Additionally, the township receives approximately $14,500 revenue, per month, from fuel and automobile registration taxes, but the amount varies from month to month.

“We have 3 miles of road that we turned to stone, because the pavement got busted up so bad. We ground the road up and laid it back down,” Ziegler said in a previous interview.

It cost $46,000 to do that change about six years ago. To replace a 40-foot section of an intersection with full paving was recently estimated at $9,000. Ziegler estimated that cost to be about 20% higher now.

Their entire annual road budget is about $180,000, to cover 59 miles of roads.

They have since ground up an additional mile of Greensburg Pike.

Oestreich estimated that the township might be able to rebuild 2 miles of gravel sections per year, if the other 57 miles were ignored.

However, the hidden cost is the travel of the heavy dairy vehicles through townships that are not able to collect property taxes from the dairy.

The township has asked the BB Land dairy to help in purchasing a road grader.
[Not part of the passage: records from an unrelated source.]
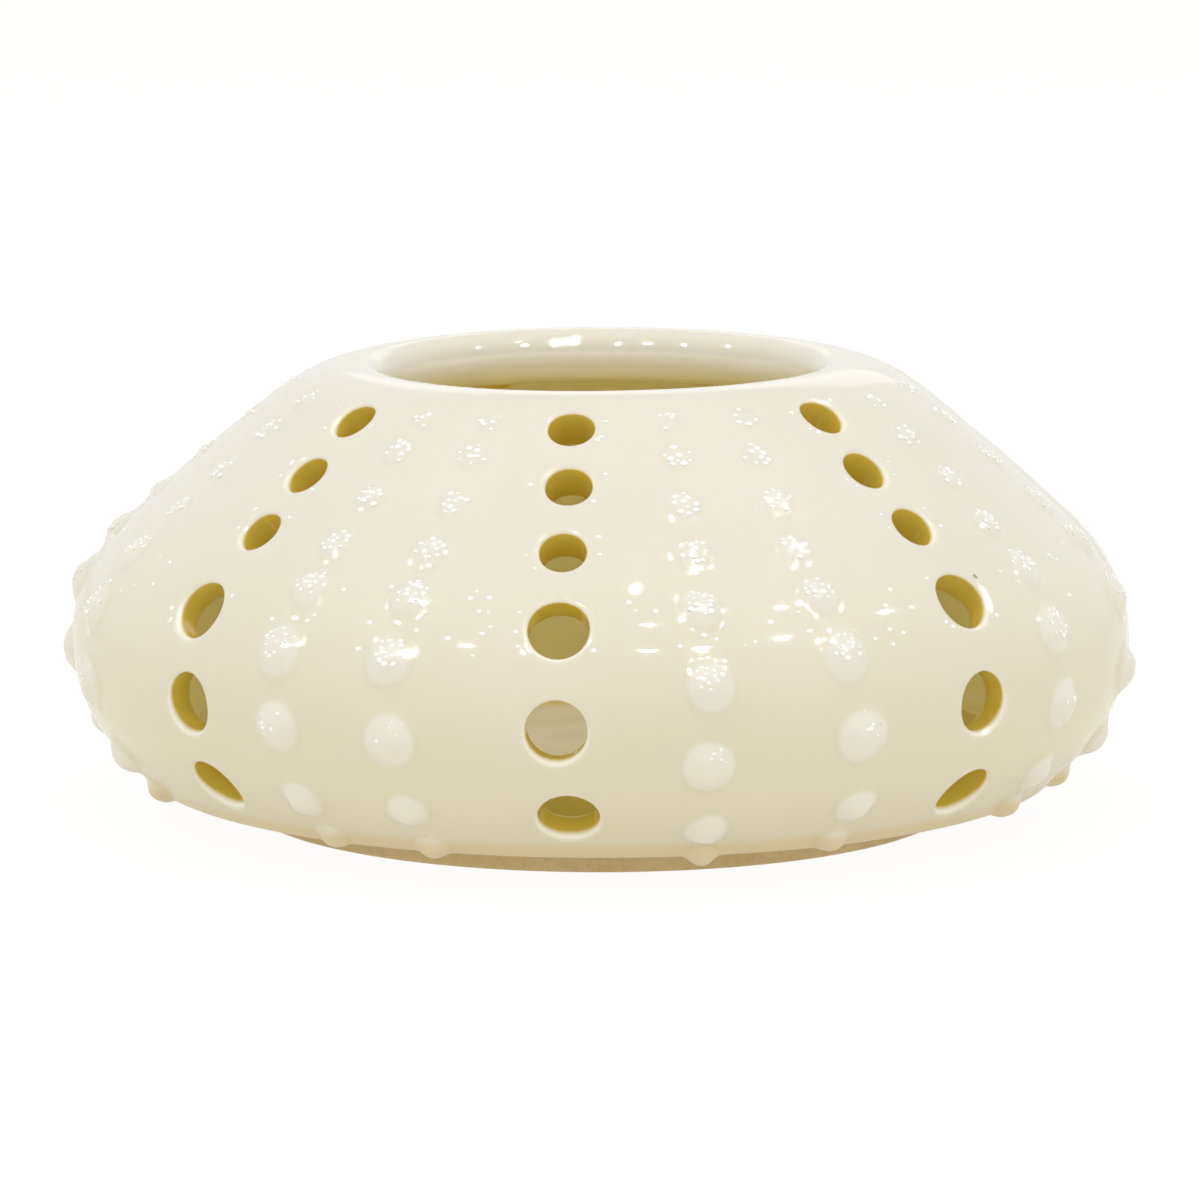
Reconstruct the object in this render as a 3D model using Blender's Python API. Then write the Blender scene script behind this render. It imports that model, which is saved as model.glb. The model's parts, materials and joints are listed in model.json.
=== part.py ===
"""Flower frog: a pierced and beaded stoneware vase in the shape of a sea urchin's shell.

Metres, +Z up. The origin is the centre of the foot, on the table. Azimuth 0 points along -Y and
grows towards +X. Seven columns of stem holes run down the wall, and two rows of slip beads stand
between each pair of columns. The clay and slip pieces touch in life; here each one is its own
solid, with a joint gap between neighbours.
"""

import math

import bmesh
import bpy
from mathutils import Vector

MM = 0.001
JOINT_GAP = 0.3 * MM

# Outer outline of the wall, from the lower edge up to the crest of the lip (radius, height).
OUTLINE = (
    (64.6 * MM, 5.4 * MM),      # lower edge, above its rounding
    (69.9 * MM, 11.0 * MM),     # lower flank
    (74.0 * MM, 18.2 * MM),
    (74.7 * MM, 27.6 * MM),     # widest between these two
    (70.9 * MM, 36.6 * MM),     # shoulder
    (62.4 * MM, 45.2 * MM),     # upper flank, nearly straight
    (53.2 * MM, 53.2 * MM),
    (44.0 * MM, 60.6 * MM),     # turn into the lip
    (39.2 * MM, 62.8 * MM),
    (34.1 * MM, 63.7 * MM),     # crest of the lip
)
WALL = 4.0 * MM
UPPER_WALL = 6.2 * MM           # the wall thickens to this towards the lip,
THICKENING = (34.0 * MM, 55.0 * MM)     # between these two heights of its outer face
LIP_RADIUS = 3.5 * MM           # the lip is rolled inwards about this radius
LIP_DROP = 4.6 * MM             # and hangs this far below the middle of the roll
LOWER_EDGE_RADIUS = 1.9 * MM
UNDERSIDE = 4.8 * MM            # height of the wall's and the floor's underside

FLOOR_RADIUS = 58.0 * MM
FLOOR_TOP = 8.8 * MM
FOOT_OUTER = 50.4 * MM
FOOT_INNER = 46.2 * MM
FOOT_CHAMFER = 0.6 * MM

# Stem holes: one height for each row, measured on the outer face, top to bottom.
HOLE_COLUMNS = 7
HOLE_HEIGHTS = (60.2 * MM, 53.1 * MM, 45.8 * MM, 36.6 * MM, 24.2 * MM, 11.3 * MM)
SMALL_HOLE_ROWS = 3
SMALL_HOLE_RADIUS = 3.1 * MM
LARGE_HOLE_RADIUS = 4.05 * MM
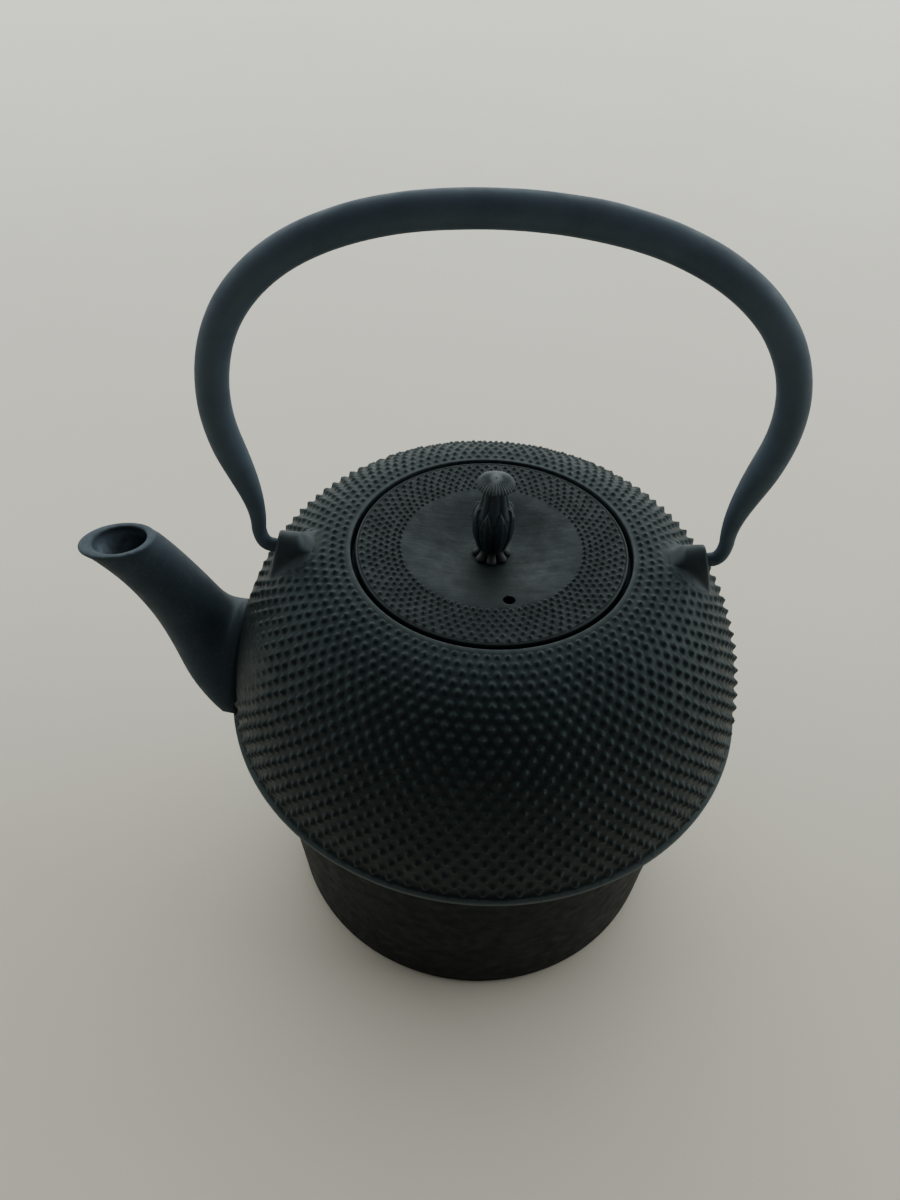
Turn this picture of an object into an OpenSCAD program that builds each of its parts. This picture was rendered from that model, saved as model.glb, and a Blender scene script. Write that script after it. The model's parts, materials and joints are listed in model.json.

Because of the poor condition of the road, BB Land instead bought more ground asphalt, but Zeigler said that it was a temporary fix.

The BB Land LLC dairy in Portage was recently allowed to expand from approximately 3,000 head to more than 5,000.

Reyskens Dairy Leasing, on Cygnet Road in Jackson Township, is also growing. It’s getting ready to expand with more than a 1,000 head of cattle coming in, according to Jackson Township Trustee Greg Panning.

He said that about a mile of Cygnet Road is also now gravel.

Panning said that his family farms and he understands farm industry issues.

“You gotta have milk. I probably drink a gallon a week,” Panning said.

He’s also a sheriff’s deputy, so he travels a lot of county roads.

“Everything is getting bigger,” Panning said. “The industry has gotten so big, that you need bigger equipment and more equipment. I’m not against the dairy, by any means, but what’s the way for us to sit at the table together and figure out a solution?”

He would like to have the dairy work together with the township, as well as the Ohio Department of Agriculture, who does the permitting for the large dairy farms.

“You name it, we’ve talked to them,” Panning said.

He doesn’t just blame the dairy for the township road problems. They also have traffic from the neighboring intermodal rail shipping.

Jackson Township has 69.1 miles of roads to manage with about $100,000 in the annual road budget.